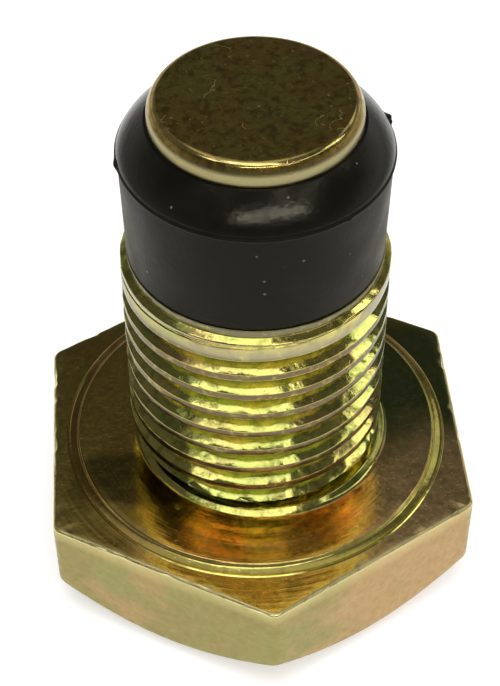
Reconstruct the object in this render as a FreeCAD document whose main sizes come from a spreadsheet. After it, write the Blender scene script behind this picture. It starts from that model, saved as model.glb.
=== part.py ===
"""Oil drain plug with a moulded rubber seal on its tip.

The plug stands on the outer face of its hexagon head. The origin is the centre of that face, and +Z runs
up the shank to the tip. Every size is in millimetres.
"""
import FreeCAD, Part
import Sketcher
import math
import os
import re

SIZES = {
    # Hexagon head: flats, height, and the chamfer cone round its outer face
    "head_across_flats": 20.64,
    "head_height": 6.35,
    "head_corner_radius": 0.6,
    "head_edge_bevel": 0.25,
    "head_face_diameter": 18.8,
    "head_chamfer_angle": 42,
    # Raised washer face on the bearing side, with a sloping rim
    "washer_face_diameter": 18.0,
    "washer_face_height": 0.28,
    "washer_rim_width": 0.5,
    # Relief neck between the head and the thread. It flares out to the washer face, which starts just
    # outside the thread, so that a washer lies flat on it
    "neck_diameter": 10.9,
    "neck_length": 1.5,
    "neck_flare_height": 0.6,
    "washer_bore_clearance": 0.05,
    # Right-hand thread, rolled, with flat crests and sharp roots
    "thread_diameter": 12.5,
    "thread_length": 10.8,
    "thread_pitch": 1.27,
    "thread_crest_flat": 0.37,
    "thread_flank_angle": 30,
    "runout_drop": 1.09,
    "runout_turns": 0.7,
    # Unthreaded land that the seal seats on
    "land_diameter": 11.9,
    "land_length": 0.6,
    "land_chamfer": 0.25,
    # Groove that holds the seal, and the cap that keeps it there
    "groove_diameter": 7.4,
    "groove_length": 7.1,
    "cap_rim_diameter": 9.4,
    "cap_face_diameter": 8.8,
    "cap_thickness": 1.09,
    "cap_edge_bevel": 0.15,
    # Moulded seal: straight wall, lip at the mould's parting line, shoulder that steepens outwards
    "seal_wall_diameter": 11.96,
    "seal_lip_diameter": 12.32,
    "seal_lip_height": 5.5,
    "seal_lip_thickness": 0.3,
    "seal_shoulder_diameter": 11.1,
    "seal_shoulder_drop": 0.64,
    "seal_crown_diameter": 9.2,
    "seal_foot_bevel": 0.2,
    # How far a cutter starts clear of the metal that it doesn't cut
    "cutter_clearance": 0.01,
    "cutter_overhang": 0.15,
}

# The head's sides, and a formula for how far out its sharp corners would reach
HEAD_SIDES = 6
HEAD_CORNER = f"(head_across_flats / 2 / cos(180 / {HEAD_SIDES}))"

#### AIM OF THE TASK
Each line from the top of the material above through the line with "on its tip." must be echoed exactly, and no other line.

#### PROBLEM SOLUTION
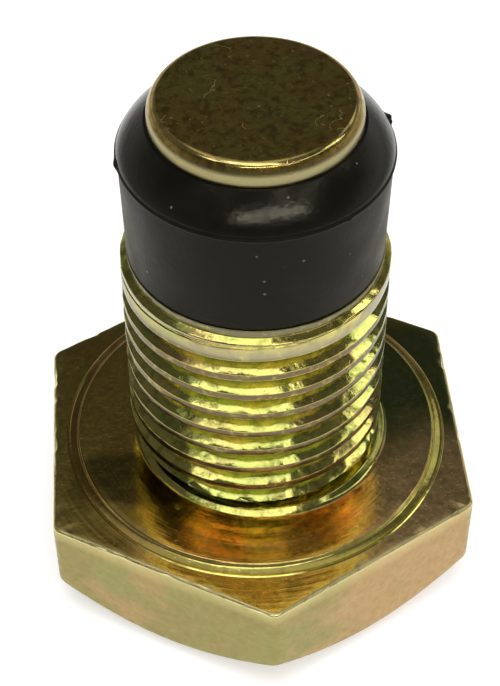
Reconstruct the object in this render as a FreeCAD document whose main sizes come from a spreadsheet. After it, write the Blender scene script behind this picture. It starts from that model, saved as model.glb.
=== part.py ===
"""Oil drain plug with a moulded rubber seal on its tip.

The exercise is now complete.